The essay is based on the kabbalistic approach of the Ari, which is another encyclopedic task to understand. And it takes Naor a few chapters to lay out the groundwork to explain that.

In his journey to mastering the Torah of Rav Kook, Naor was also a close student of his son Rav Tzvi Yehudah Kook. Rav Kook’s boundless love for all Jews was legendary. When Naor mentioned this to Tzvi Yehudah, his response was an outburst of hearty laughter. Containing himself, he explained that his father didn’t only love the Jewish people — he loved the entire world, even the vegetable and mineral kingdoms.

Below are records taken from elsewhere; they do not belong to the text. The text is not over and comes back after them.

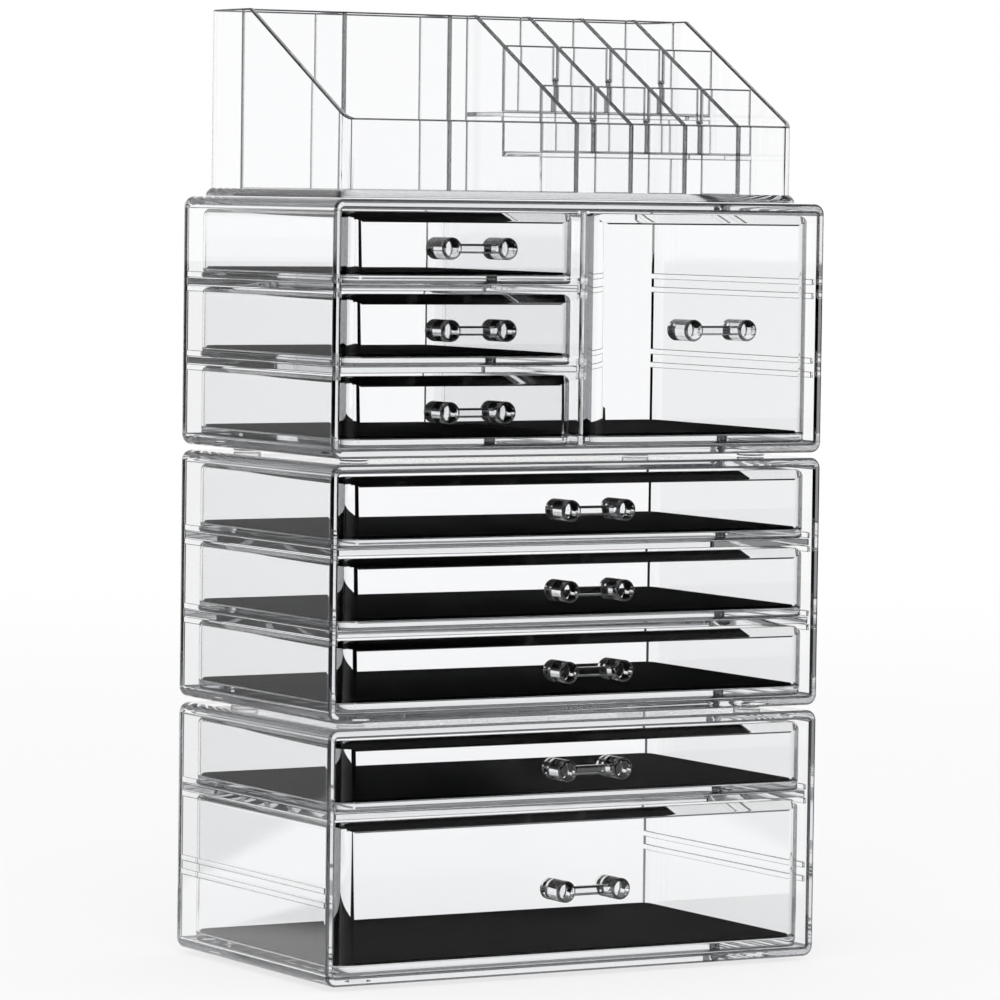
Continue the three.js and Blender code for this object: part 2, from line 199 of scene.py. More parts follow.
def round_edges(piece, chosen, radius, segments, profile=0.5, least_turn=25):
    """Rounds the chosen edges that turn by least_turn degrees or more."""
    select_only(piece)
    bpy.ops.object.mode_set(mode="EDIT")
    bpy.ops.mesh.select_mode(type="EDGE")
    bpy.ops.mesh.select_all(action="DESELECT")
    shape = bmesh.from_edit_mesh(piece.data)
    found = False
    for edge in shape.edges:
        sharp = edge.is_manifold and edge.calc_face_angle() > math.radians(least_turn)
        if sharp and chosen(*[corner.co for corner in edge.verts]):
            edge.select_set(True)
            found = True
    bmesh.update_edit_mesh(piece.data)
    if found:
        bpy.ops.mesh.bevel(offset=radius, segments=segments, profile=profile, affect="EDGES")
    bpy.ops.object.mode_set(mode="OBJECT")


def runs_along(axis):
    """True for an edge that runs along one axis."""
    def test(start, end):
        way = end - start
        return abs(way[axis]) > MOSTLY * way.length
    return test


def lies_at(axis, place):
    """True for an edge that lies in the plane where an axis has this value."""
    def test(start, end):
        return abs(start[axis] - place) < CLOSE and abs(end[axis] - place) < CLOSE
    return test


def upright_at(place):
    """True for an upright edge at this place along Y."""
    def test(start, end):
        return runs_along(Z)(start, end) and lies_at(Y, place)(start, end)
    return test


print("round_edges is ready")

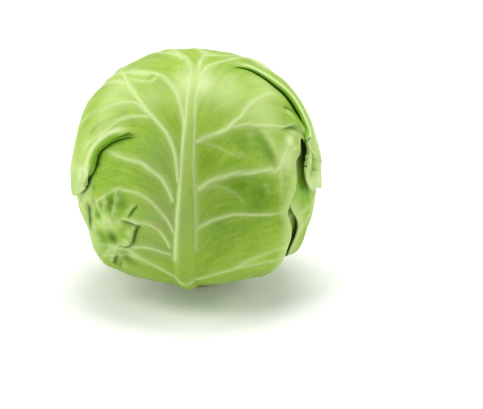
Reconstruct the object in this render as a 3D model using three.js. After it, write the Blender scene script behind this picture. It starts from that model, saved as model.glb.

Naor also throws in a few stunners. The biggest of which is that Rav Zadok HaKohen of Lublin didn’t mention Rav Moshe Chaim Luzzatto (Ramchal) in any of his works, as he suspected Ramchal of being a Sabbatian. And by the same token, Rav Haim Yosef David Azulai (Chida) omitted Ramchal in his “Shem HaGedolim” for the same reason.

Additionally, the book also includes two of Naor’s book reviews, that of “Toward the Mystical Experience of Modernity: The Making of Rav Kook, 1865-1904” by Dr. Yehudah Mirsky and Dr. Hagay Shtamler’s “Eight Letters from Rabbi Zvi Yehuda Kook.”

Rav Kook was a cosmic thinker and a poetic soul. No one would be so naïve as to think they could understand Rav Kook’s personality. And yet, his personality was his writings. He was obscure and elusive, yet Naor masterfully removes a few of those husks, and opens the very bright, almost blinding light of the genius of Rav Kook.